Americans used less coal in 2018 than they have in any year in the past four decades, the Energy Information Administration announced Tuesday.

Americans used about 700 million tons of coal in 2018, according to the federal agency, which is dedicated to collecting statistics about American energy use. The last time the country used a comparable amount of coal was in 1979. At that time, the American population was much smaller, by about 100 million people.

The low number is part of a steep and steady drop that's been ongoing since 2007. The Energy Information Administration attributes coal's decline mostly to competition from power plants fueled by natural gas, whose price has remained low.

Line graph showing U.S. coal consumption from 1950 to 2018.
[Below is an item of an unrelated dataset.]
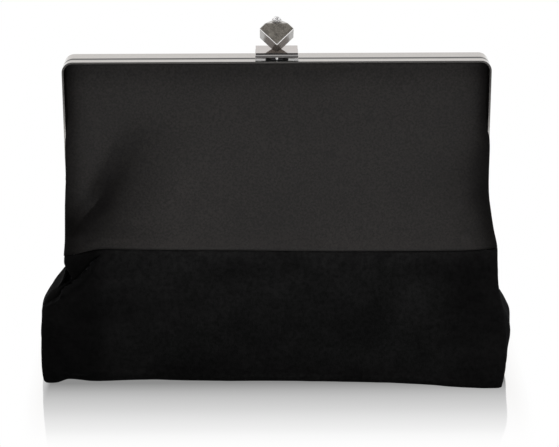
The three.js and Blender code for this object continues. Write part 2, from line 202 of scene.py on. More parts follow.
def blob(x, z, center_x, center_z, radius_x, radius_z, angle=0.0):
    """Round bell of height 1, turned by an angle in degrees."""
    turn = math.radians(angle)
    off_x, off_z = x - center_x, z - center_z
    across = (off_x * math.cos(turn) + off_z * math.sin(turn)) / radius_x
    up = (-off_x * math.sin(turn) + off_z * math.cos(turn)) / radius_z
    return np.exp(-(across * across + up * up))


def add_blobs(base, x, z, blobs):
    """Adds a table of (height, centre x, centre z, radius x, radius z, angle)."""
    for height, *place in blobs:
        base = base + height * blob(x, z, *place)
    return base


def rolled(edge, radius, back):
    """Inward turn of a sheet's border: edge is the distance to it."""
    share = np.clip(1 - edge / radius, 0, 1)
    return back * (1 - np.sqrt(np.clip(1 - share * share, 0, 1)))


def plain_grid(rows, cols, bottom, top):
    """Even grid: places across from -1 to 1, and places up from bottom to top."""
    return np.meshgrid(np.linspace(-1, 1, cols), np.linspace(bottom, top, rows))


def crowded(count, crowding):
    """Row of places from -1 to 1 that crowd towards both ends."""
    even = np.linspace(-1, 1, count)[None, :]
    return np.sin(even * math.pi / 2) * crowding + even * (1 - crowding)


# ---------------------------------------------------------------------------
# mesh tools
# ---------------------------------------------------------------------------


def make_object(name, verts_mm, faces, mat, sharp_angle=50):
    mesh = bpy.data.meshes.new(name)
    mesh.from_pydata([tuple(float(c) * MM for c in v) for v in verts_mm], [], faces)
    mesh.materials.append(mat)
    mesh.polygons.foreach_set("use_smooth", [True] * len(mesh.polygons))
    mesh.set_sharp_from_angle(angle=math.radians(sharp_angle))
    mesh.validate()
    obj = bpy.data.objects.new(name, mesh)
    scene.collection.objects.link(obj)
    return obj


def grid_faces(rows, cols):
    faces = []
    for r in range(rows - 1):
        for c in range(cols - 1):
            k = r * cols + c
            faces.append((k, k + 1, k + cols + 1, k + cols))
    return faces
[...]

Other reasons include the aging of coal power plants; competition from renewable energy sources, such as hydroelectric dams and wind farms; and pressure from regulations. A record number of coal power plants were retired in 2015, the Energy Information Administration notes, the same year that stricter emissions standards went into effect. Many small plants shuttered, rather than spend the money to upgrade their equipment. More than 500 coal-fired generators were retired between 2007 and 2017, according to the agency.

Bar graph showing coal power plants retired, and slated to retire, every year from 2007 to 2020

The Energy Information Administration predicted earlier this year that demand for United States coal will be flat for the next 30 years.